Her remark was inadequate, as usual, but it was the best she could manage at the time…
🌿 Elizabeth Goudge, The Castle on the Hill
Get your copy
You can find The Castle on the Hill in paperback at: Blackwells, Amazon, EBay, Thrift Books or Abebooks.
You are welcome to read at whatever pace you wish! But for our discussions we will cover:
Week 1: Chapters 1-4
Week 2: Chapters 5-8
Week 3: Chapters 9-11
Week 4: Chapters 12-15
My father was a soldier for the end of WWII and my maternal grandfather was not fit enough to be conscripted but was in France picking bodies up for burial from battlefields (he was in the Red Cross). My other grandfather was an engineer in WWI and an officer in the Home Guard in the second. My aunt was evacuated out to Buffalo and my mother to her gran in the countryside.

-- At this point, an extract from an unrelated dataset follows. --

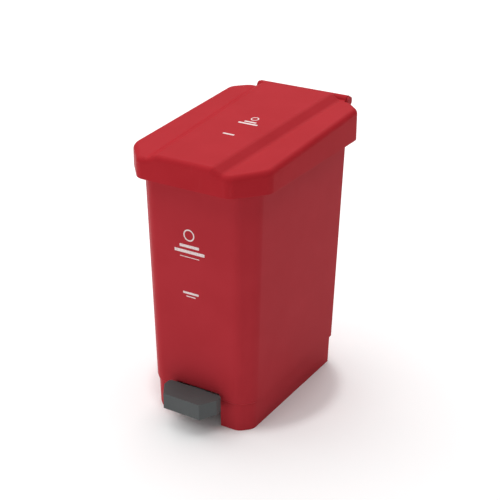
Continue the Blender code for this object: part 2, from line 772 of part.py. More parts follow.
def make_rod_guides():
    hole = ROD_RADIUS + PIN_CLEARANCE
    reach = hole + GUIDE_EDGE
    for name, height in GUIDE_HEIGHTS.items():
        low = height - GUIDE_THICKNESS / 2
        high = height + GUIDE_THICKNESS / 2
        guide = side_plate(f"rod_guide_{name}", [
            (rear_wall(low) + TOUCH_GAP, low), (ROD_Y + hole + COVER_WALL, low),
            (ROD_Y + hole + COVER_WALL, high), (rear_wall(high) + TOUCH_GAP, high),
        ], -ROD_SIDE_OFFSET - reach, -ROD_SIDE_OFFSET + reach)
        cut(guide, cylinder(
            f"guide_hole_{name}",
            (-ROD_SIDE_OFFSET, ROD_Y, low - OVERCUT), (-ROD_SIDE_OFFSET, ROD_Y, high + OVERCUT),
            hole,
        ))
        finish(guide, BLACK_PLASTIC)


def make_rod_cover(casing):
    """A channel screwed to the rear wall over the rod."""
    half = COVER_WIDTH / 2
    inner_back = ROD_Y + EYE_RADIUS + COVER_BACK_GAP
    back = inner_back + COVER_WALL
    plinth_wall = CASING_BASE_REAR - PLINTH_STEP
    foot = PLINTH_HEIGHT + PLINTH_STEP
    inset = TOUCH_GAP + COVER_WALL / 2
    cover = side_plate("rod_cover", [
        (rear_wall(COVER_TOP) + inset, COVER_TOP), (rear_wall(foot) + inset, foot),
        (rear_wall(foot) + inset, COVER_BASE), (back, COVER_BASE), (back, COVER_TOP),
    ], -half, half)
    strip = COVER_WALL + TOUCH_GAP
    flange_top = COVER_TOP - COVER_WALL
    flange = side_plate("cover_flange", [
        (rear_wall(flange_top) + TOUCH_GAP, flange_top),
        (rear_wall(COVER_FLANGE_BASE) + TOUCH_GAP, COVER_FLANGE_BASE),
        (rear_wall(COVER_FLANGE_BASE) + strip, COVER_FLANGE_BASE),
        (rear_wall(flange_top) + strip, flange_top),
    ], -COVER_FLANGE_WIDTH / 2, COVER_FLANGE_WIDTH / 2)
    join(cover, flange)
    channel = half - COVER_WALL
    cut(cover, box(
        "cover_channel",
        (-channel, plinth_wall - OVERCUT, COVER_BASE - OVERCUT),
        (channel, inner_back, COVER_TOP + OVERCUT),
    ))
    outward = Vector((0.0, CASING_HEIGHT, -REAR_DRAFT)).normalized()
    grip = COVER_WALL + 2 * TOUCH_GAP + CASING_WALL
    across = (COVER_WIDTH + COVER_FLANGE_WIDTH) / 4
    edge = 2 * SCREW_HEAD_RADIUS
    number = 0
    for height in (COVER_FLANGE_BASE + edge, COVER_TOP - edge):
        for side in (-1, 1):
            number += 1
            seat = Vector((side * across, rear_wall(height), height))
            seat += outward * (2 * TOUCH_GAP + COVER_WALL)
            hole = screw_hole(f"cover_hole_{number}", seat, outward, grip)
            cut(cover, hole)
            cut(casing, hole)
            screw(f"cover_screw_{number}", seat, outward, grip)
    finish(cover, RED_PLASTIC)


# ----------------------------------------------------------------- pedal
def pad_ring(height, offset):
    corners = cut_rectangle(PAD_WIDTH, PAD_FRONT, PAD_BACK, PAD_CORNER_CUT, PAD_REAR_CUT)
    return [Vector((*point, height)) for point in grown(corners, offset)]


def make_pedal(pedal_line):
    half = ARM_WIDTH / 2
    pad = loft("pedal_pad", [
        pad_ring(PAD_TOP - PAD_WALL, -PAD_WALL),
        pad_ring(PAD_UNDERSIDE, -PAD_WALL),
        pad_ring(PAD_UNDERSIDE, 0.0),
        pad_ring(PAD_TOP, 0.0),
    ])
    cut(pad, box(
        "pad_arm_slot",
        (-half - TOUCH_GAP, PAD_BACK - 2 * PAD_WALL, PAD_UNDERSIDE - OVERCUT),
        (half + TOUCH_GAP, PAD_BACK + OVERCUT, TONGUE_TOP + TONGUE_ROOF_GAP),
    ))

    along = (EYE - ELBOW).normalized()
    upright = Vector((0.0, -along.z, along.y))
    across = upright * ARM_THICKNESS / 2
    neck = EYE - along * EYE_NECK
    under = TONGUE_TOP - ARM_THICKNESS
    beam = [(TONGUE_FRONT, TONGUE_TOP), (TONGUE_FRONT, under), (ELBOW.y, under)]
    beam += [(point.y, point.z) for point in (neck - across, neck + across)]
    beam += [(ELBOW.y, TONGUE_TOP)]
    arm = side_plate("pedal_arm", beam, -half, half)
    slope = math.degrees(math.atan2(along.z, along.y))
    tail_across = upright * ARM_THICKNESS * EYE_NECK_SHARE / 2
    tail_start = neck - along * EYE_NECK / 2
    lean = math.degrees(math.asin(tail_across.length / EYE_RADIUS))
    tail = [(point.y, point.z) for point in (tail_start + tail_across, tail_start - tail_across)]
    tail += arc(EYE, EYE_RADIUS, slope - 180.0 + lean, slope + 180.0 - lean)
    eye_half = EYE_WIDTH / 2
    join(arm, side_plate("arm_tail", tail, -eye_half, eye_half))
    hub_reach = Vector((HUB_WIDTH / 2, 0, 0))
    join(arm, cylinder("arm_hub", PIVOT - hub_reach, PIVOT + hub_reach, HUB_RADIUS))
    cut(arm, cylinder(
        "arm_axle_bore", PIVOT - 2 * hub_reach, PIVOT + 2 * hub_reach, AXLE_RADIUS + PIN_CLEARANCE,
    ))
    cut(arm, cylinder("eye_hole", EYE - hub_reach, EYE + hub_reach, EYE_HOLE_RADIUS))

    grip = ARM_THICKNESS + PAD_SCREW_BITE
    seat_y = (TONGUE_FRONT + PAD_BACK - PAD_WALL) / 2
    for number, side in enumerate((-1, 1), start=1):
        seat = Vector((side * half / 2, seat_y, TONGUE_TOP - ARM_THICKNESS - TOUCH_GAP))
        hole = screw_hole(f"pad_hole_{number}", seat, (0, 0, -1), grip)
        cut(arm, hole)
        cut(pad, hole)
        screw(f"pad_screw_{number}", seat, (0, 0, -1), grip, parent=pedal_line)
    finish(pad, GREY_PLASTIC, pedal_line)
    finish(arm, GREY_PLASTIC, pedal_line)


def make_pedal_bearings(casing):
    """The axle, the two blocks that hold it under the floor, and its clips."""
    start = HUB_WIDTH / 2 + KNUCKLE_GAP
    end = start + BLOCK_WIDTH
    clip_in = end + TOUCH_GAP
    clip_out = clip_in + CLIP_THICKNESS
    axle_end = clip_out + CLIP_THICKNESS
    finish(cylinder(
        "pedal_axle", PIVOT - Vector((axle_end, 0, 0)), PIVOT + Vector((axle_end, 0, 0)),
        AXLE_RADIUS,
    ), STEEL)
    bore = AXLE_RADIUS + PIN_CLEARANCE
    roof = FLOOR_UNDERSIDE - TOUCH_GAP
    grip = BLOCK_FOOT_THICKNESS + 2 * TOUCH_GAP + BLOCK_SCREW_BITE
    number = 0
    for side, hand in ((-1, "left"), (1, "right")):
        low, high = sorted((side * start, side * end))
        half_depth = BLOCK_DEPTH / 2
        foot = BLOCK_FOOT_DEPTH / 2
        under_foot = roof - BLOCK_FOOT_THICKNESS
        outline = arc(PIVOT, half_depth, -180.0, 0.0)
        outline += [
            (PIVOT.y + half_depth, under_foot), (PIVOT.y + foot, under_foot + BLOCK_FOOT_TAPER),
            (PIVOT.y + foot, roof), (PIVOT.y - foot, roof),
            (PIVOT.y - foot, under_foot + BLOCK_FOOT_TAPER), (PIVOT.y - half_depth, under_foot),
        ]
        block = side_plate(f"axle_block_{hand}", outline, low, high)
        cut(block, cylinder(
            f"block_bore_{hand}",
            (low - OVERCUT, PIVOT.y, PIVOT.z), (high + OVERCUT, PIVOT.y, PIVOT.z), bore,
        ))
        for end_of_foot in (-1, 1):
            number += 1
            seat_y = PIVOT.y + end_of_foot * (half_depth + foot) / 2
            seat = Vector(((low + high) / 2, seat_y, roof - BLOCK_FOOT_THICKNESS - TOUCH_GAP))
            hole = screw_hole(f"block_hole_{number}", seat, (0, 0, -1), grip)
            cut(block, hole)
            cut(casing, hole)
            screw(f"block_screw_{number}", seat, (0, 0, -1), grip)
        finish(block, BLACK_PLASTIC)
        clip = cylinder(
            f"axle_clip_{hand}", (side * clip_in, PIVOT.y, PIVOT.z),
            (side * clip_out, PIVOT.y, PIVOT.z), CLIP_RADIUS + AXLE_RADIUS / 2,
            steps=SMALL_ROUND_STEPS,
        )
        cut(clip, cylinder(
            f"axle_clip_hole_{hand}", (0, PIVOT.y, PIVOT.z), (2 * side * clip_out, PIVOT.y, PIVOT.z),
            bore, steps=SMALL_ROUND_STEPS,
        ))
        finish(clip, STEEL)


# ---------------------------------------------------------- inner bucket
def make_bucket(bucket_line, bail_line):
    outside = -CASING_WALL - BUCKET_SIDE_GAP
    inside = outside - BUCKET_WALL
    base = FLOOR_HEIGHT + BUCKET_FLOOR_GAP
    rest = CASING_HEIGHT + TOUCH_GAP
    rim = rest + BUCKET_RIM_THICKNESS

    def ring(height, offset, level=None):
        corners = casing_corners(height, offset)
        return level_ring(corners, casing_radii(offset / 2), level or height)

    bucket = loft("inner_bucket", [
        ring(base, outside),
        ring(CASING_HEIGHT, outside, rest),
        ring(CASING_HEIGHT, -BUCKET_RIM_INSET, rest),
        ring(CASING_HEIGHT, -BUCKET_RIM_INSET, rim),
        ring(CASING_HEIGHT, inside, rim),
        ring(base + BUCKET_WALL, inside),
    ])
    leg_x = CASING_TOP_WIDTH / 2 + inside + BAIL_LEG_OUTSET
    bail_height = rim + BAIL_RADIUS + TOUCH_GAP
    bail_y = bail_line.location.y
    ear_in = leg_x + BAIL_RADIUS + TOUCH_GAP
    ear_out = ear_in + EAR_THICKNESS
    for side in (-1, 1):
        low, high = sorted((side * ear_in, side * ear_out))
        ear = cylinder(
            f"bail_ear_{side}", (low, bail_y, bail_height), (high, bail_y, bail_height), EAR_RADIUS,
        )
        join(ear, box(
            f"ear_foot_{side}",
            (low, bail_y - EAR_RADIUS, rim - BUCKET_RIM_THICKNESS / 2),
            (high, bail_y + EAR_RADIUS, bail_height),
        ))
        floor = box(
            f"ear_floor_{side}",
            (low - EAR_RADIUS, bail_y - 2 * EAR_RADIUS, rest - 2 * EAR_RADIUS),
            (high + EAR_RADIUS, bail_y + 2 * EAR_RADIUS, rest + BUCKET_RIM_THICKNESS / 3),
        )
        cut(ear, floor)
        join(bucket, ear)
    cut(bucket, cylinder(
        "ear_holes", (-2 * ear_out, bail_y, bail_height), (2 * ear_out, bail_y, bail_height),
        BAIL_RADIUS + PIN_CLEARANCE,
    ))
    finish(bucket, BLACK_PLASTIC, bucket_line)

    tip = ear_out - BAIL_EDGE
    cross = CASING_TOP_REAR - BAIL_REAR_INSET
    half_grip = GRIP_LENGTH / 2
    bail = wire("bucket_bail", [
        Vector((-tip, bail_y, bail_height)),
        Vector((-leg_x, bail_y, bail_height)),
        Vector((-leg_x, cross, bail_height)),
        Vector((leg_x, cross, bail_height)),
        Vector((leg_x, bail_y, bail_height)),
        Vector((tip, bail_y, bail_height)),
    ], BAIL_RADIUS, [0, BAIL_END_RADIUS, BAIL_BEND_RADIUS, BAIL_BEND_RADIUS, BAIL_END_RADIUS, 0])
    finish(bail, STEEL, bail_line)
    grip = cylinder(
        "bail_grip", (-half_grip, cross, bail_height), (half_grip, cross, bail_height), GRIP_RADIUS,
    )
    cut(grip, cylinder(
        "grip_bore", (-GRIP_LENGTH, cross, bail_height), (GRIP_LENGTH, cross, bail_height),
        BAIL_RADIUS + PIN_CLEARANCE,
    ))
    finish(grip, BLACK_PLASTIC, bail_line)


# -------------------------------------------------------------- assembly
def assemble():
    hinge_line = axis_empty("lid_hinge_axis", HINGE)
    rod_line = axis_empty("rod_slide_axis", Vector((0.0, ROD_Y, EYE_HEIGHT)))
    pedal_line = axis_empty("pedal_pivot_axis", PIVOT)
    bucket_middle = (CASING_TOP_FRONT + CASING_TOP_REAR) / 2
    bucket_line = axis_empty("bucket_lift_axis", Vector((0.0, bucket_middle, CASING_HEIGHT)))
    rim = CASING_HEIGHT + TOUCH_GAP + BUCKET_RIM_THICKNESS
    bail_height = rim + BAIL_RADIUS + TOUCH_GAP
    bail_line = axis_empty("bail_pivot_axis", Vector((0.0, bucket_middle, bail_height)))

    casing = make_casing()
    make_lid(hinge_line)
    make_hinge(casing)
    make_push_rod(rod_line)
    make_rod_guides()
    make_rod_cover(casing)
    make_pedal(pedal_line)
    make_pedal_bearings(casing)
    make_bucket(bucket_line, bail_line)
    bpy.context.view_layer.update()


assemble()
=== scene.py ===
"""A pedal bin for laboratory waste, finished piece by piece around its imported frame.

Metres, +Z up. The pedal is on the -Y side and the lid's hinge on the +Y side.
"""

import math

import bmesh
import bpy
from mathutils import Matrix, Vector


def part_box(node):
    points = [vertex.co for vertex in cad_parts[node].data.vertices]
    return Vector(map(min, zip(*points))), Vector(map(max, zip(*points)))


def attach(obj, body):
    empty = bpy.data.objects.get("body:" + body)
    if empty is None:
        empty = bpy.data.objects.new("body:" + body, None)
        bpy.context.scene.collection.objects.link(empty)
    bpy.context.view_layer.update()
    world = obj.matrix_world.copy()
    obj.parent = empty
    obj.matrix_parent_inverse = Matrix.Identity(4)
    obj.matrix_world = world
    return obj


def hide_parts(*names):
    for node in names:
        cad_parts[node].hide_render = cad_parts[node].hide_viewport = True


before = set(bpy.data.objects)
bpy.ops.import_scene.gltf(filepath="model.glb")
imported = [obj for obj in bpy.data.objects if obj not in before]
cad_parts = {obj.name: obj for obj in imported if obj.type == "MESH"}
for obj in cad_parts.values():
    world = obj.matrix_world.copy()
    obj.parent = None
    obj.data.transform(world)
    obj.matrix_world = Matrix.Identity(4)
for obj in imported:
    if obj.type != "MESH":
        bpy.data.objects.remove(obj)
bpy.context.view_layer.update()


# ---------------------------------------------------------------- casing
# The casing is one injection moulding in red polypropylene, drafted so that it
# leaves the mould, with a satin skin, cut corners, a stepped plinth and a rim
# flange that the lid's ribs rest on. Its edges are all slightly rounded.
CASING_EDGE = 0.0011
CASING_HEIGHT = 0.396

# Pairs: the size at the floor and the size at the casing's height.
CASING_WIDTH = (0.1746, 0.1960)
CASING_CUT = (0.0184, 0.0250)
CASING_FRONT = (-0.1355, -0.1425)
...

I had forgotten how much this shared history had impacted my childhood as the war was still very much present in peoples’ minds and in the landscapes where waste ground still showed where bombed houses had been, and the new temporary housing hastily put up and some are still used today.
I have read Castle on the Hill many times, but not recently. The opening chapters reminded me of my own family experiences and also reinforced the impact of the wars that are happening at the moment. The opening chapter was not a comfortable or easy read, despite the hope that EG embeds in her work.
I think many of us who will be reading along have family members who took part in this conflict. My uncles were in the military, one out in Egypt, one on the mine sweepers in the English Channel, another parachuted into France. My aunt was in the nursing corps . My father was just too young to participate, but had wonderful stories about being a young boy while the war was taking place. My mothers family who lived in the depths of the Essex countryside took in refugees. I was born only two years after rationing stopped.
Elizabeth was widely read, and naturally took a keen interest in the politics and policies that were enacted. She had a particular empathy with refugees, as home was so important to her. She found it particularly distressing that they had been uprooted from their culture, families and homes.